Birmingham Royal Ballet

What do rugby players and ballet stars have in common? Aches, pains and a treatment guru, writes Lorne Jackson.

There are certain places you would expect to find a ballerina.

Pirouetting across the stage of the Hippodrome, for one, drifting and billowing to the music of Tchaikovsky.

But what about blocking up a doorway while hobbling on a pair of crutches?

Hmmm. Not so much.

Yet that’s exactly what I’ve just encountered, though the situation can easily be explained by the nature of the doorway.

It leads to the Jerwood Centre for the Prevention and Treatment of Dance Injuries. The centre has been built on a wing of the Hippodrome, though it doesn’t have the high profile of its razzle-dazzle neighbour.

The Jerwood is the hidden world of ballet, in many ways its guilty secret.

Glimpsed through a pair of opera glasses, ballet can seem effortless and exquisite. But beneath the tutus and tights lurks exquisite pain... and relentless punishment to the body.

Which is where Nick Allen comes in, the clinical director of the Jerwood.

He’s the man I’m here to see, in an attempt to understand the remorseless physical rigours involved in the highest levels of dance.

The Jerwood was built to cater to the needs of the Birmingham Royal Ballet. Though as he shows me round the centre, it becomes clear that Nick’s first love isn’t BRB.

Or his second or third, come to that.

The South African’s passion is for sports. Rugby in particular. Previously, he was head of medical services for Gloucester Rugby Club, and he has also been a national squad therapist for the England hockey team.

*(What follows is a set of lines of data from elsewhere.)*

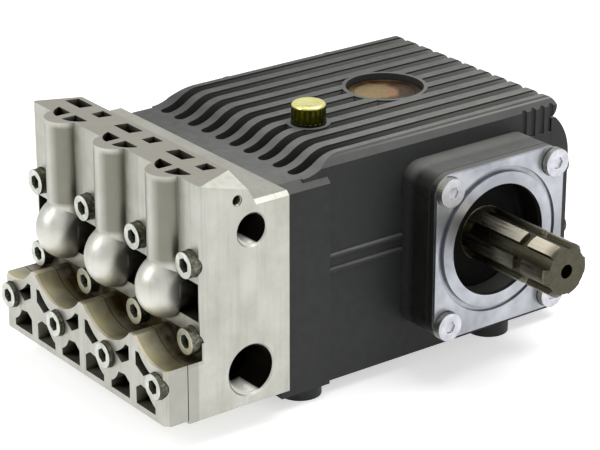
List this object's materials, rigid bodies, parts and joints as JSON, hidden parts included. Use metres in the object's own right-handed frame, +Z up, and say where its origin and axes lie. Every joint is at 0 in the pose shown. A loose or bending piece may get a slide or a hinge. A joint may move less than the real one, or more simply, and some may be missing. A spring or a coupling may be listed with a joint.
{
  "type": "triplex plunger pump",
  "caption": "High-pressure triplex plunger pump: finned crankcase, splined drive shaft with square bearing housing, and a nickel-plated head with domed valve chambers.",
  "frame": {"origin": "on the floor, at the centre of the four feet's bolt pattern", "axes": "+X along the drive shaft towards its free end, +Y from the head towards the rear cover, +Z up"},
  "size_m": [0.2886, 0.3271, 0.1685],
  "materials": {
    "painted_casting": "satin anthracite paint on a sand casting",
    "nickel_plate": "satin nickel plate on forged brass",
    "bare_aluminium": "machined",
    "shaft_steel": "turned and milled, oiled",
    "bearing_steel": "ground",
    "seal_rubber": "matte",
    "gasket_sheet": "matte",
    "plug_brass": "yellow passivated",
    "plate_brass": "tarnished",
    "washer_rubber": "matte",
    "sight_glass": "clear"
  },
  "bodies": {
    "pump": {"crankcase": "painted_casting", "rear_cover": "painted_casting", "rear_cover_gasket": "gasket_sheet", "drive_bearing_housing": "bare_aluminium", "drive_housing_gasket": "gasket_sheet", "drive_bearing": "bearing_steel", "shaft_seal": "seal_rubber", "blind_bearing_cover": "bare_aluminium", "blind_cover_gasket": "gasket_sheet", "filler_plug": "plug_brass", "filler_plug_washer": "washer_rubber", "type_plate": "plate_brass", "oil_level_glass": "sight_glass", "oil_level_ring": "bare_aluminium", "drain_plug": "plug_brass", "drain_plug_washer": "washer_rubber", "pump_head": "nickel_plate", "suction_plate": "nickel_plate", "suction_plate_gasket": "gasket_sheet"},
    "shaft": {"splined_shaft": "shaft_steel"}
  },
  "joints": [
    {"name": "shaft_turn", "type": "hinge", "parent": "pump", "child": "shaft", "pos_m": [0.175, 0.04, 0.088], "axis": [1, 0, 0], "continuous": true}
  ]
}
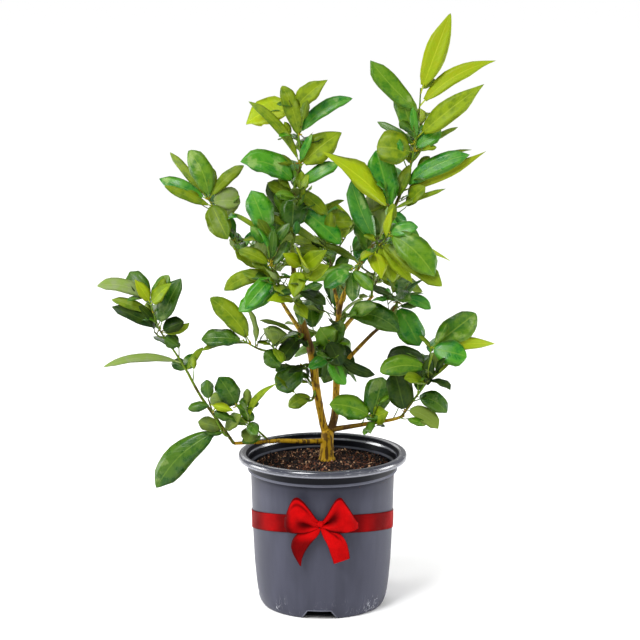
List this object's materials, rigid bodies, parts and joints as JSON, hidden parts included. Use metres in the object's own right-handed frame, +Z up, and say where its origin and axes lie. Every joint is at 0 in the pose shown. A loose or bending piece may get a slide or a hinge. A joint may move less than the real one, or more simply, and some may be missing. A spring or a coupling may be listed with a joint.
{
  "type": "potted persian lime tree",
  "caption": "Young lime tree with arching boughs and glossy pointed leaves, growing in a round lipped nursery pot tied with a satin ribbon and bow.",
  "frame": {"origin": "centre of the pot's flat underside", "axes": "+Z up along the pot's axis, -Y towards the front where the bow is tied, +X to the right as seen from the front"},
  "size_m": [0.5343, 0.3429, 0.8048],
  "materials": {
    "pot": "satin blow-moulded plastic with fine scuffs",
    "soil": "loose dark bark chips and crumbs",
    "ribbon": "satin weave, soft sheen",
    "bark": "smooth young bark, olive streaked with brown",
    "foliage": "glossy leaves, pale underneath"
  },
  "bodies": {
    "root": {"bough_back": "bark", "bough_back_left": "bark", "bough_back_right": "bark", "bough_diagonal": "bark", "bough_left": "bark", "bough_low_left": "bark", "bough_low_left_rise": "bark", "bough_low_right": "bark", "bough_right": "bark", "bough_right_upper": "bark", "bow_knot": "ribbon", "bow_loop_left": "ribbon", "bow_loop_right": "ribbon", "bow_tail_left": "ribbon", "bow_tail_right": "ribbon", "leaves_back_left": "foliage", "leaves_back_low": "foliage", "leaves_back_right": "foliage", "leaves_back_top": "foliage", "leaves_centre_front": "foliage", "leaves_centre_left": "foliage", "leaves_centre_low": "foliage", "leaves_centre_right": "foliage", "leaves_fork_left": "foliage", "leaves_left_low": "foliage", "leaves_left_mid": "foliage", "leaves_low_left_inner": "foliage", "leaves_low_left_outer": "foliage", "leaves_low_left_rise": "foliage", "leaves_low_right": "foliage", "leaves_low_right_inner": "foliage", "leaves_right_crest": "foliage", "leaves_right_front": "foliage", "leaves_right_inner": "foliage", "leaves_right_outer": "foliage", "leaves_top_left": "foliage", "leaves_top_mid": "foliage", "leaves_top_right": "foliage", "leaves_upper_left": "foliage", "leaves_upper_left_inner": "foliage", "pot": "pot", "ribbon_band": "ribbon", "soil": "soil", "trunk": "bark"}
  },
  "joints": []
}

Before accepting the commission to work with BRB he had never even seen a ballet. He hasn’t seen that many since. Rows of signed and framed rugby shirts hang from his office walls. A ballet dancer once suggested to him that he should hang a signed tutu alongside them.

So far that tutu hasn’t materialised.

It’s unlikely that Nick will be at this week’s BRB performance of Swan Lake, either. But that doesn’t mean he lacks respect for the suffering that dancers put themselves through for the sake of their art. He explains that they push themselves even harder than the England football team.